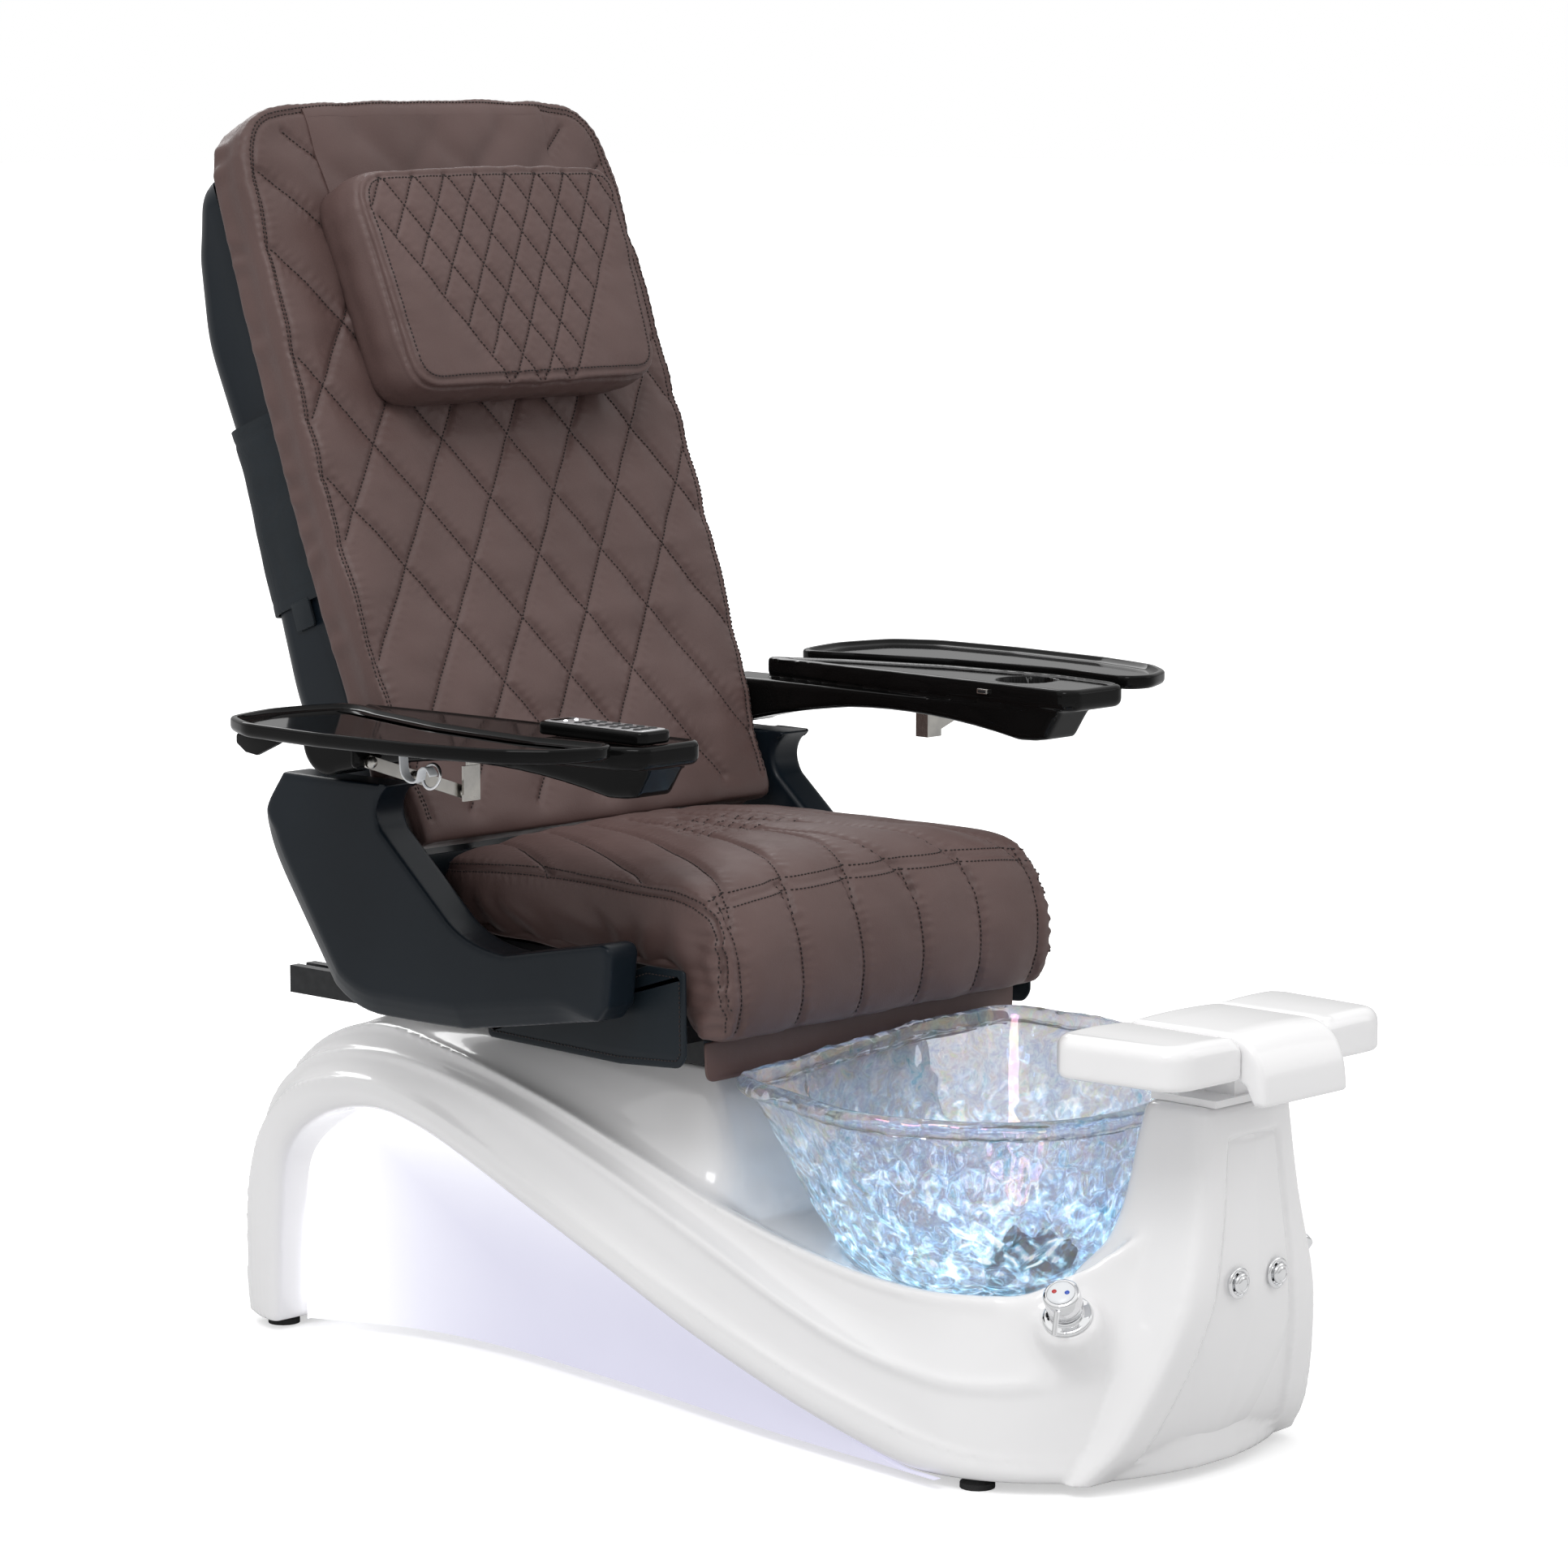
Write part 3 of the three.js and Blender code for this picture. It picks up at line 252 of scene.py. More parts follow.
def light_panel():
    look = Look("light_panel", Base_Color=(0.30, 0.30, 0.34, 1), Roughness=0.3)
    split = look.node("ShaderNodeSeparateXYZ")
    look.link(look.place, split.inputs["Vector"])
    forward = look.span(split.outputs["Y"], 0.0, 1.0, -0.35, 0.56)
    height = look.span(split.outputs["Z"], 0.0, 1.0, 0.0, 0.29)
    near_edge = look.mathed("MAXIMUM", look.mathed("POWER", forward, 9.0), look.mathed("POWER", height, 3.0))
    glow = look.mathed("ADD", near_edge, look.span(look.noise(7, 1), 0.0, 0.06))
    colour = look.ramp(glow, (0.0, (0.82, 0.81, 1.0)), (0.35, (0.90, 0.90, 1.0)), (0.8, (1, 1, 1)))
    look.bump((look.noise(260, 2), 0.05, 0.0004))
    return look.feed(Emission_Color=colour, Emission_Strength=look.span(glow, 0.56, 1.05))


def led():
    look = Look("led", Base_Color=(1, 1, 1, 1))
    dots = look.cells(90)
    strength = look.span(dots, 5.0, 1.5)
    colour = look.ramp(dots, (0.0, (1, 1, 1)), (1.0, (0.8, 0.84, 1)))
    look.bump((dots, 0.2, 0.001))
    return look.feed(Emission_Color=colour, Emission_Strength=strength)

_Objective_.
Print back all the lines verbatim.

_Written response_.
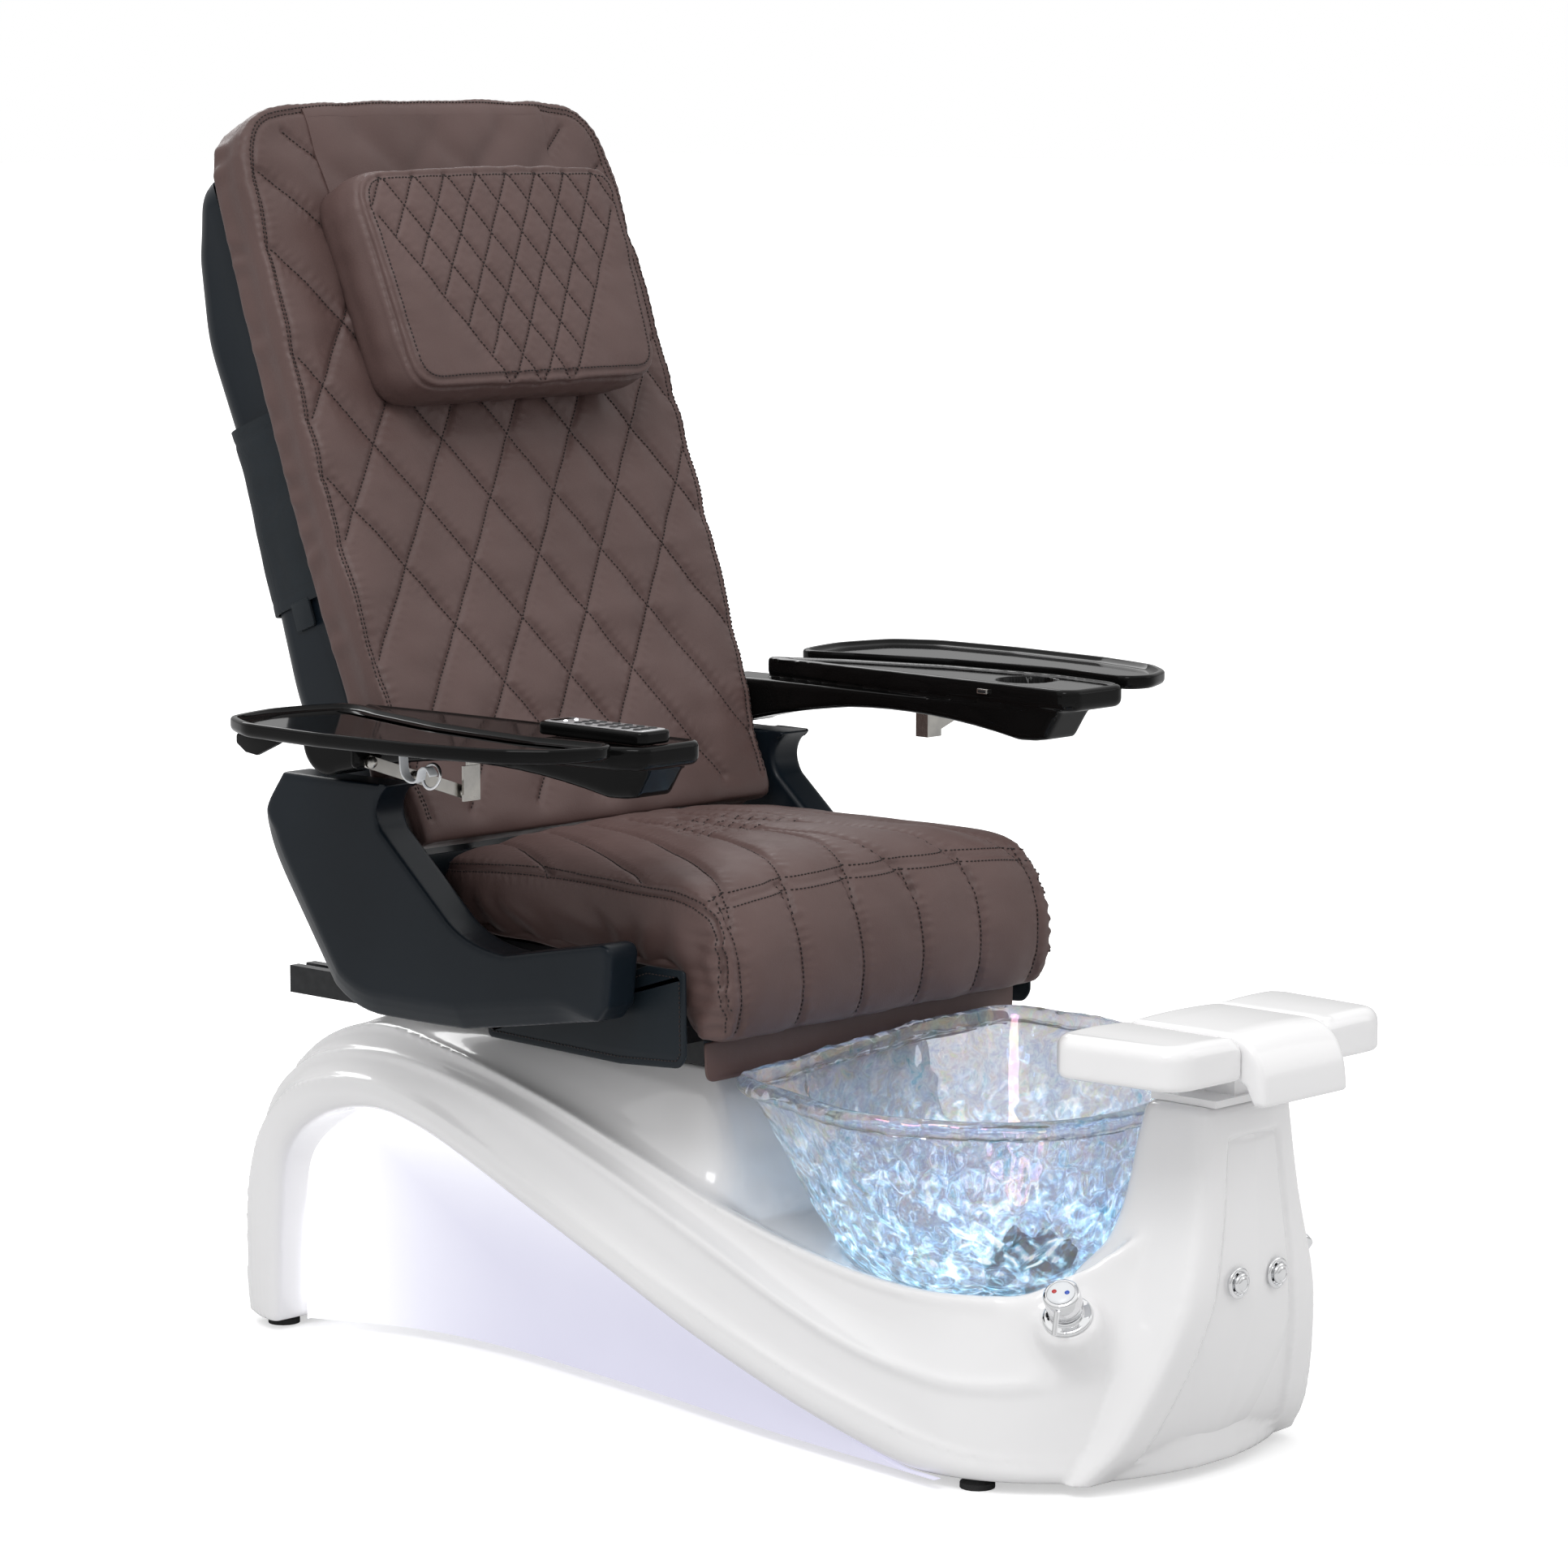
Write part 3 of the three.js and Blender code for this picture. It picks up at line 252 of scene.py. More parts follow.
def light_panel():
    look = Look("light_panel", Base_Color=(0.30, 0.30, 0.34, 1), Roughness=0.3)
    split = look.node("ShaderNodeSeparateXYZ")
    look.link(look.place, split.inputs["Vector"])
    forward = look.span(split.outputs["Y"], 0.0, 1.0, -0.35, 0.56)
    height = look.span(split.outputs["Z"], 0.0, 1.0, 0.0, 0.29)
    near_edge = look.mathed("MAXIMUM", look.mathed("POWER", forward, 9.0), look.mathed("POWER", height, 3.0))
    glow = look.mathed("ADD", near_edge, look.span(look.noise(7, 1), 0.0, 0.06))
    colour = look.ramp(glow, (0.0, (0.82, 0.81, 1.0)), (0.35, (0.90, 0.90, 1.0)), (0.8, (1, 1, 1)))
    look.bump((look.noise(260, 2), 0.05, 0.0004))
    return look.feed(Emission_Color=colour, Emission_Strength=look.span(glow, 0.56, 1.05))


def led():
    look = Look("led", Base_Color=(1, 1, 1, 1))
    dots = look.cells(90)
    strength = look.span(dots, 5.0, 1.5)
    colour = look.ramp(dots, (0.0, (1, 1, 1)), (1.0, (0.8, 0.84, 1)))
    look.bump((dots, 0.2, 0.001))
    return look.feed(Emission_Color=colour, Emission_Strength=strength)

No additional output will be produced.